Task details: Your task is to write out the lines from the line containing "carried = cad_parts[node]" through the last line of the material, exactly.

— Start —

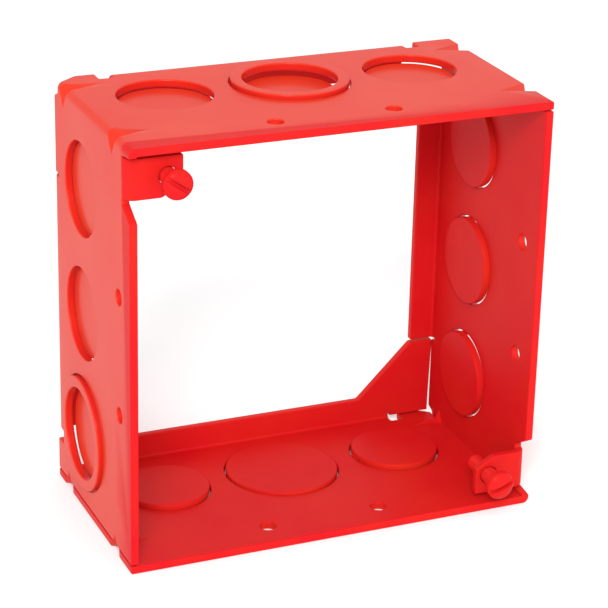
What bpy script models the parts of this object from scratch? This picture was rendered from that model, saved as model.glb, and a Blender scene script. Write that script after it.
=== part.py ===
"""Square extension ring for a 4 inch steel wiring box, painted red for fire alarm circuits.

The ring is two L-shaped sheets, each bent once, that close a square tube open at the front and the
back. Every wall carries three knockouts. Lips and corner gussets fold in at the back, one ear folds
in at the front of each sheet, and a cover screw is threaded part way into each ear.

World frame: X across, Y from the front rim (-Y) to the back face (+Y), Z up, and Z = 0 under the
bottom wall. Wall frame: s along the wall, clockwise seen from the front and 0 at its middle, v back
from the front rim, and w in from the wall's outer face.
"""

import math

import bmesh
import bpy
from mathutils import Matrix, Vector

# Overall sizes, in metres
SIDE = 0.1016
DEPTH = 0.05398
SHEET = 0.0019
CORNER_RADIUS = 0.0016
GAP = 0.0003

# Back lips, gussets and the notches that end each lip
LIP_WIDTH = 0.008
LIP_BEND_RADIUS = 0.0025
LIP_CLEARANCE = 0.0006
LIP_END = 0.0135
LIP_NOTCH_WIDTH = 0.0033
LIP_NOTCH_DEPTH = 0.004
GUSSET_LEG = 0.03015
BACK_TRIM = 0.0015
BACK_CHAMFER_ALONG = 0.0053
BACK_CHAMFER_DEPTH = 0.004
BACK_CHAMFER_HEIGHT = 0.0026

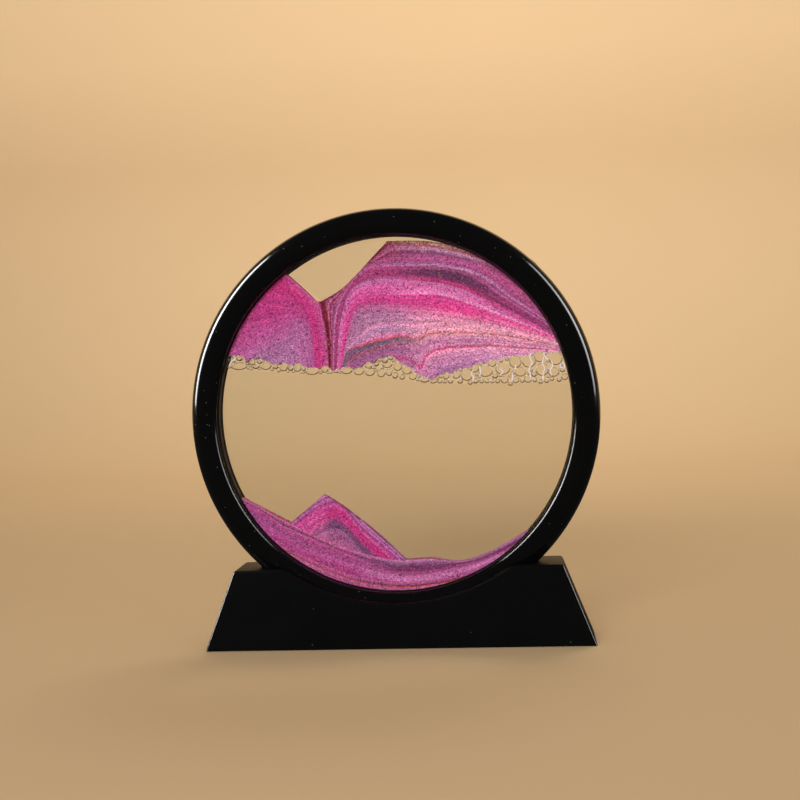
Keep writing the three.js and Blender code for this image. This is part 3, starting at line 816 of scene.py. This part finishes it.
def makeBase(material):
    b = baseSizes
    outline = [(-b["bottomHalf"], b["low"]), (-b["topHalf"], b["high"])] + saddleOutline()
    outline += [(b["topHalf"], b["high"]), (b["bottomHalf"], b["low"])]
    bm = bmesh.new()
    corners = [bm.verts.new((x * mm, -depthAt(z) * mm, z * mm)) for x, z in outline]
    front = bm.faces.new(corners)
    pushed = bmesh.ops.extrude_face_region(bm, geom=[front], use_keep_orig=True)
    for vert in movedVerts(pushed):
        vert.co.y = -vert.co.y
    bmesh.ops.recalc_face_normals(bm, faces=bm.faces)
    rounded = [e for e in bm.edges if e.calc_face_angle(0) > math.radians(25)
               and max(v.co.z for v in e.verts) > (b["low"] + 1) * mm]
    bmesh.ops.bevel(bm, geom=rounded, offset=b["edge"] * mm, offset_type="OFFSET", affect="EDGES", segments=5,
                    profile=0.5, material=-1, clamp_overlap=True)
    shell = meshed(bm, "baseShell", material)

    g, r = b["groove"], frameSizes["outerRound"] + b["play"]
    ring = frameSizes["outer"] - frameSizes["outerRound"]
    groove = [(60, -g)] + arc(ring, r - g, r, -90, 0, 10) + arc(ring, g - r, r, 0, 90, 10) + [(60, g)]
    cut(shell, spunRing(groove, 288))

    hollow = bmesh.new()
    bmesh.ops.create_cube(hollow, size=2)
    top = b["high"] - b["wall"]
    for vert in hollow.verts:
        z = top if vert.co.z > 0 else b["low"] - 1
        share = (z - b["low"]) / (b["high"] - b["low"])
        half = b["bottomHalf"] + (b["topHalf"] - b["bottomHalf"]) * share - b["wall"]
        deep = depthAt(z) - b["wall"]
        vert.co = Vector((math.copysign(half, vert.co.x), math.copysign(deep, vert.co.y), z)) * mm
    inside = meshed(hollow, "inside")
    lying = facing @ Matrix.Rotation(math.pi / 2, 4, "X")
    cut(inside, cylinder(b["grooveFloor"], -20, 20, lying, 288))
    posts = [Matrix.Translation((x * mm, 0, 0)) for x in (-b["screwX"], b["screwX"])]
    for post in posts:
        cut(inside, cylinder(b["post"], b["postLow"], b["postHigh"], post))
    cutWith(shell, inside)
    for post in posts:
        cut(shell, cylinder(b["hole"], -1, b["holeHigh"], post, 24))
    placed(shell, "base", "base_shell", sharpAngle=28)


# radius and height above the floor
footOutline = [(0, 0.12), (3.1, 0.12), (3.3, 0), (4.2, 0), (4.42, 0.08), (4.5, 0.3), (4.5, 1.05), (4.35, 1.2),
               (0, 1.2)]


def middleOf(node):
    low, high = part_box(node)
    return (low.x + high.x) / 2, (low.y + high.y) / 2, low.z


def makeFeet(material):
    for side in ("front", "rear"):
        for end in ("left", "right"):
            bm = spunUpright(footOutline)
            x, y, _ = middleOf(f"foot_{side}_{end}")
            bmesh.ops.translate(bm, vec=(x, y, 0), verts=bm.verts)
            foot = meshed(bm, f"foot{side.title()}{end.title()}", material)
            placed(foot, "base", f"foot_{side}_{end}")


screwSizes = dict(head=2.8, headHeight=1.4, shank=1.4, root=1.05, length=9, pitch=0.9, point=1.6, slotWide=0.62,
                  slotLong=3.2, slotDeep=1.8)


def screwOutline():
    s = screwSizes
    head, root, pitch = s["head"], s["root"], s["pitch"]
    line = [(0, 0), (head - 0.9, 0.02), (head - 0.3, 0.3), (head, 0.9), (head, s["headHeight"]),
            (root, s["headHeight"] + 0.01)]
    height = s["headHeight"] + 0.5
    while height < s["length"] - s["point"]:
        line += [(root, height), (s["shank"], height + pitch * 0.35), (root, height + pitch * 0.7)]
        height += pitch
    return line + [(root, height), (0.15, s["length"]), (0, s["length"])]


def makeScrews(material):
    s = screwSizes
    slot = Matrix.Diagonal((s["slotLong"] * mm, s["slotWide"] * mm, s["slotDeep"] * mm, 1))
    for end in ("left", "right"):
        screw = meshed(spunUpright(screwOutline(), 32), f"baseScrew{end.title()}", material)
        for turn in (0, math.pi / 2):
            blade = bmesh.new()
            bmesh.ops.create_cube(blade, size=1, matrix=Matrix.Rotation(turn, 4, "Z") @ slot)
            cut(screw, blade)
        screw.data.transform(Matrix.Translation(middleOf(f"base_screw_{end}")))
        placed(screw, "base", f"base_screw_{end}")


# a floor and a wall that rises from it in a curve, in metres
stageSizes = dict(front=-3.2, wall=1.25, corner=0.4, height=2.0, width=7.0)
paleTan = (250, 217, 169)


def makeStage():
    s = stageSizes
    finish = Finish("paleFloor")
    place = finish.place()
    paper = finish.noise(place, 6, 4.0)
    height = finish.parts(place)[2]
    # darker tan at the foot, paler from 0.55 m up: painted shade, the backdrop darkening towards the floor
    tan = finish.mixed(finish.ramped(height, 0.0, 0.55), linear(203, 173, 131), linear(*paleTan))
    tan = finish.mixed(paper * 0.06, tan, linear(150, 128, 98))
    material = finish.surface(Base_Color=tan, Roughness=0.8 + paper * 0.1, Specular_IOR_Level=0)
    start = s["wall"] - s["corner"]
    sweep = arc(start, s["corner"], s["corner"], -90, 0, 48) + [(s["wall"], s["height"])]
    for name, outline, inGloss in (("studioFloor", [(s["front"], 0), (start, 0)], False),
                                   ("studioWall", sweep, True)):
        bm = bmesh.new()
        corners = [bm.verts.new((-s["width"] / 2, y, z)) for y, z in outline]
        edges = [bm.edges.new(pair) for pair in zip(corners, corners[1:])]
        pushed = bmesh.ops.extrude_edge_only(bm, edges=edges)
        bmesh.ops.translate(bm, vec=(s["width"], 0, 0), verts=movedVerts(pushed))
        sheet = meshed(bm, name, material, sharpAngle=60)
        sheet.visible_glossy = inGloss


lights = [  # name, place, aimed at, size, watts, colour, lights only glossy surfaces, spread
    ("leftStrip", (-0.62, 0.0, 0.39), (0, 0, 0.1), (0.17, 0.58), 1.9, (1, 1, 1), True, 80),
    ("rightStrip", (0.62, 0.0, 0.39), (0, 0, 0.1), (0.17, 0.58), 0.75, (1, 1, 1), True, 80),
    ("frontFill", (-0.2, -1.25, 0.62), (0, 0, 0.1), (0.8, 0.5), 1.9, (0.97, 0.96, 1.0), False, 60),
    ("rearFill", (0.25, 0.9, 1.2), (0, 0.3, 0.1), (0.7, 0.5), 1.6, (0.95, 0.97, 1.0), False, 100),
    ("wallWash", (0.0, 0.45, 1.75), (0, 1.25, 0.72), (2.2, 0.4), 7.0, (1, 0.99, 0.99), False, 90)]


def makeLights():
    for name, place, target, size, watts, colour, onlyGloss, spread in lights:
        lamp = bpy.data.lights.new(name, "AREA")
        lamp.shape, lamp.size, lamp.size_y = "RECTANGLE", *size
        lamp.energy, lamp.color, lamp.spread = watts, colour, math.radians(spread)
        holder = bpy.data.objects.new(name, lamp)
        holder.location = place
        holder.rotation_euler = (Vector(target) - Vector(place)).to_track_quat("-Z", "Y").to_euler()
        holder.visible_glossy, holder.visible_diffuse = onlyGloss, not onlyGloss
        bpy.context.scene.collection.objects.link(holder)


roomColours = dict(soft=(0.40, 0.39, 0.385, 1), inGloss=(0.05, 0.048, 0.046, 1), beyondStage=0.5)


def makeRoom():
    world = bpy.data.worlds.new("softRoom")
    world.use_nodes = True
    room = Graph(world.node_tree)
    glossy = room.node("ShaderNodeLightPath", output="Is Glossy Ray")
    tint = room.mixed(glossy, roomColours["soft"], roomColours["inGloss"])
    tint = room.mixed(glossy.sibling("Is Camera Ray"), tint, linear(*paleTan, roomColours["beyondStage"]))
    room.give(room.tree.nodes["Background"].inputs["Color"], tint)
    bpy.context.scene.world = world


cameraView = dict(place=(0.0548, -0.5635, 0.1242), turn=5.275, down=1.875, roll=-2.028, lens=58.5)


def makeCamera():
    view = cameraView
    lens = bpy.data.cameras.new("camera")
    lens.lens, lens.sensor_width, lens.clip_start = view["lens"], 36, 0.01
    camera = bpy.data.objects.new("camera", lens)
    camera.matrix_world = (Matrix.Translation(view["place"]) @ Matrix.Rotation(math.radians(view["turn"]), 4, "Z")
                           @ Matrix.Rotation(math.radians(90 - view["down"]), 4, "X")
                           @ Matrix.Rotation(math.radians(view["roll"]), 4, "Z"))
    bpy.context.scene.collection.objects.link(camera)
    bpy.context.scene.camera = camera
    bpy.context.scene.view_settings.view_transform = "Standard"
    bpy.context.scene.cycles.transparent_max_bounces = 32


makeCamera()
makeLights()
makeRoom()
makeStage()
print("stage, lights and camera set")
black, inner, rubber = (mouldedFinish(name) for name in ("glossBlack", "innerBlack", "sealRubber"))
makeFrame(black)
makePlug(rubber)
makeCell(inner, rubber)
print("frame, plug and cell made")
makeBase(mouldedFinish("satinBlack"))
makeFeet(mouldedFinish("footRubber"))
makeScrews(steelFinish())
print("base made")
allBubbles = packedBubbles()
makeBubbles(allBubbles, bubbleClearWithPaintedRims())
makeFilms(filmPaintedHighlight())
makeSand(allBubbles)
pane, liquid = glassFinish(), liquidFinish()
for node, material in (("front_glass", pane), ("rear_glass", pane), ("upper_liquid", liquid),
                       ("lower_liquid", liquid), ("base_plate", inner)):
    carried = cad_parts[node]
    carried.data.materials.clear()
    carried.data.materials.append(material)
print("contents and glass made")
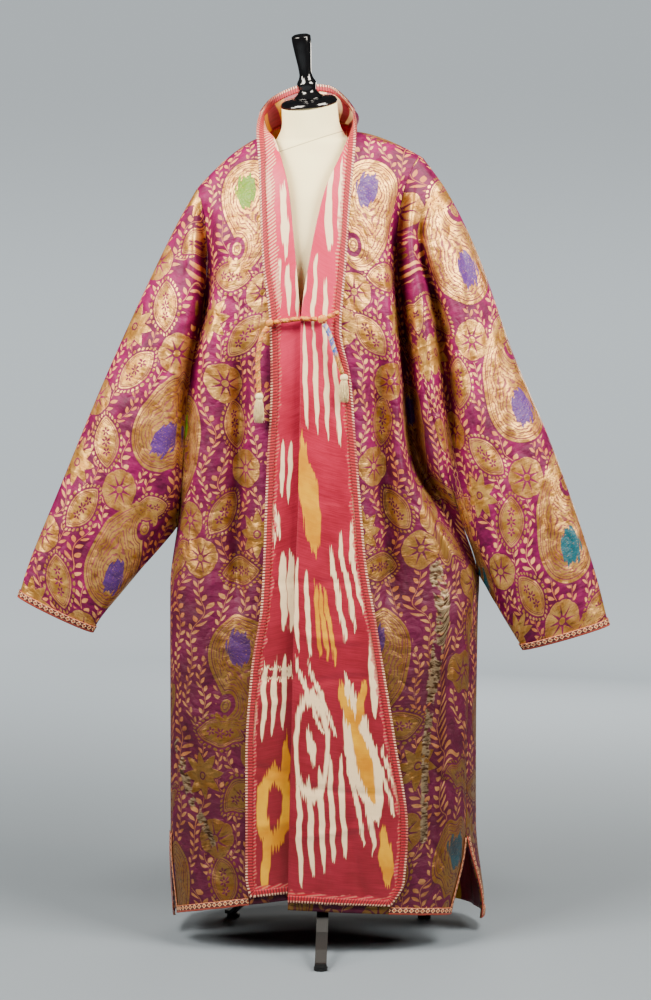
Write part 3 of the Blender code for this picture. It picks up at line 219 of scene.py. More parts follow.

— End —

Solution:
    carried = cad_parts[node]
    carried.data.materials.clear()
    carried.data.materials.append(material)
print("contents and glass made")
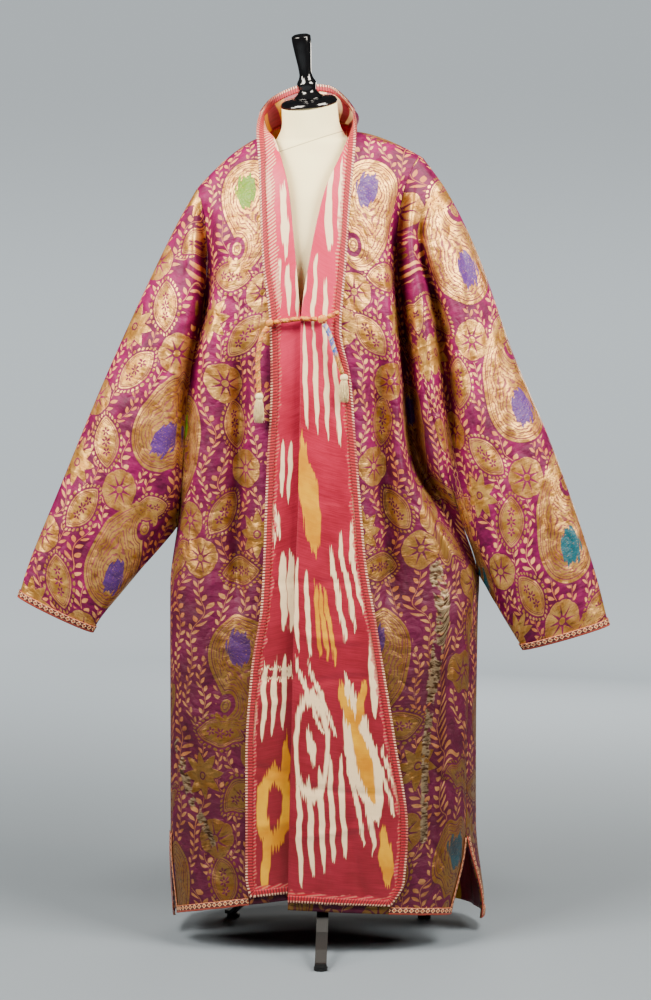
Write part 3 of the Blender code for this picture. It picks up at line 219 of scene.py. More parts follow.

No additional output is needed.